Eli Craig gets the tone just right. There are laughs here, but they don’t undercut the horror. When things get intense, the movie doesn’t flinch. The kills are bloody, brutal, and done mostly with practical effects. That decision pays off. Every death feels physical.

Visually, the film leans into its setting. Cornfields stretch endlessly. Old buildings creak with history. When night falls in Kettle Springs, it gets real dark, and that darkness feels alive.

The sound design’s sharp. Silence is used as a weapon, and the music-equal parts carnival and creeping dread-sticks with you.
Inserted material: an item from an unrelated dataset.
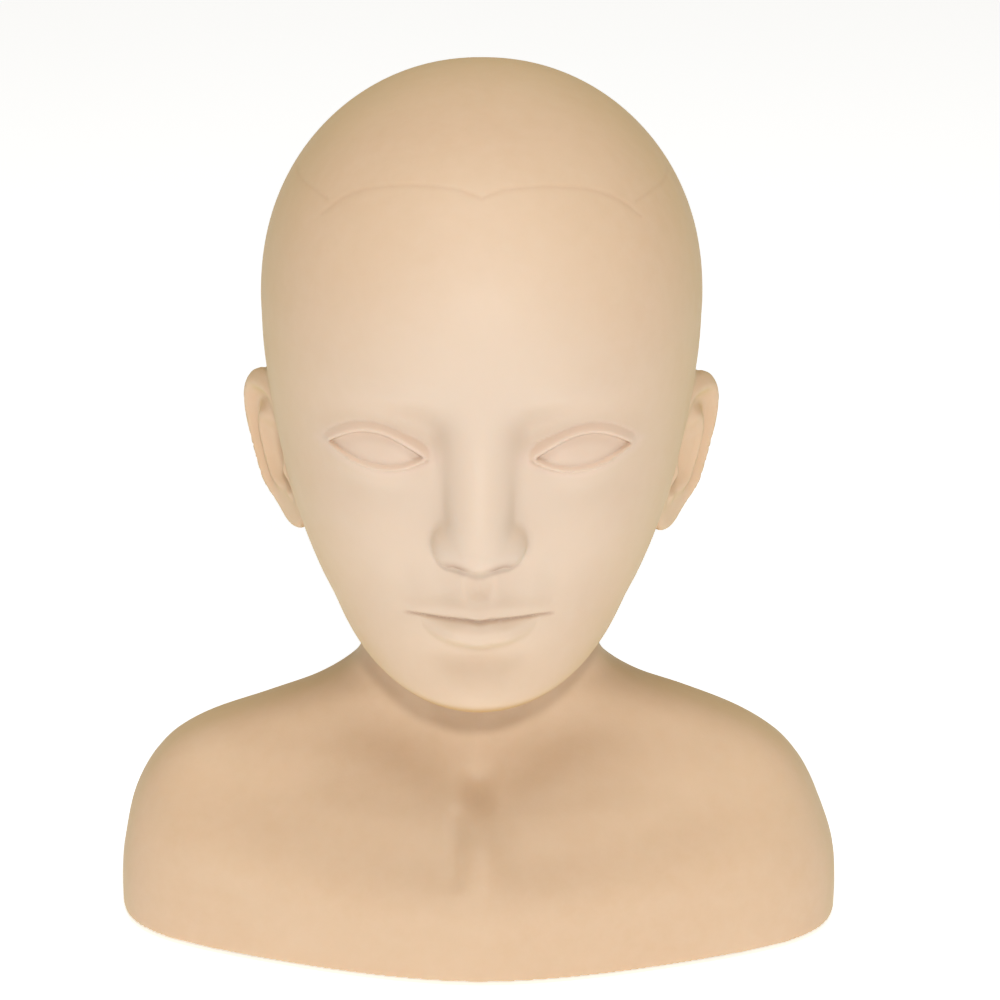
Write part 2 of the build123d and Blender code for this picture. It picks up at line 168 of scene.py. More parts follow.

One of the smartest things Clown in a Cornfield does is let its teen characters feel like actual teens. They use tech. They film. They livestream. But none of it feels forced or out of touch. It’s integrated into the story in a way that makes sense-and in some moments, becomes a lifeline or a liability.

These aren’t just clueless kids waiting to die. They’re aware, scared, and capable. That small change adds a ton of tension, because when someone dies, it hits harder.

Adam Cesare’s original novel was a hit for good reason. It tackled real issues-like the gap between adults and teens, grief, trauma, and violence-with energy and bite. The movie gets that.

It doesn’t try to copy the book word-for-word. Instead, it grabs the bones of the story and builds something leaner and more cinematic. The characters have been streamlined, the pacing tightened, and the violence amped up.

But the core? Still there. The message, the tension, the fury beneath the surface of this “wholesome” town-it all made the jump.

The killer clown trope’s been done, but Clown in a Cornfield makes Frendo work because he fits the story. He isn’t just some random evil spirit. He’s a symbol. He used to be the town mascot-someone who stood for “values.” Now, he’s a mask hiding something uglier.

And the costume design? Spot-on. The way Frendo moves, the shadow he casts, even the way the camera frames him-it all feels deliberate. He’s not just there to kill. He’s there to remind you that in Kettle Springs, the past doesn’t want to stay buried.

From the moment things start going wrong, Clown in a Cornfield doesn’t waste time. It knows what you came for and delivers. There’s tension in almost every scene, even when it’s quiet. You’re always waiting for the next scream.

And when the horror hits, it hits hard. The final act is a full-blown slasher rampage, and yet it never loses track of the characters or the story. The climax is satisfying without tying every thread in a bow. There’s enough closure to feel complete, but enough mystery left to keep you thinking.

The way this movie ends? It leaves the door open, and not in a lazy way. If you’ve read the sequel novel (Clown in a Cornfield 2: Frendo Lives), you’ll recognize the seeds being planted. But even if you haven’t, it’s clear that Kettle Springs has more stories to tell-and more blood to spill.

It’s not a cliffhanger. It’s a smart exit, with room to return.

Yes, there’s blood. Yes, there’s a creepy clown. But underneath that, Clown in a Cornfield has something to say. It’s about what happens when people cling too tightly to the past. When they punish kids for being different, loud, opinionated, or-god forbid-free.

It’s a slasher with a brain. And it doesn’t need to yell its message. It lets the horror do that.

This isn’t just another throwaway horror flick. It’s smart, mean, tight, and weirdly personal. It takes the fun parts of slashers-clever kills, memorable villain, high stakes-and adds just enough character and commentary to make it stick.

Frendo’s creepy. The cornfield is terrifying. And Katie Douglas absolutely nails it as a modern final girl.

If Shudder keeps backing movies like this, we could be in for a new wave of sharp, story-driven horror. And if they announce a sequel tomorrow? I’ll be the first in line.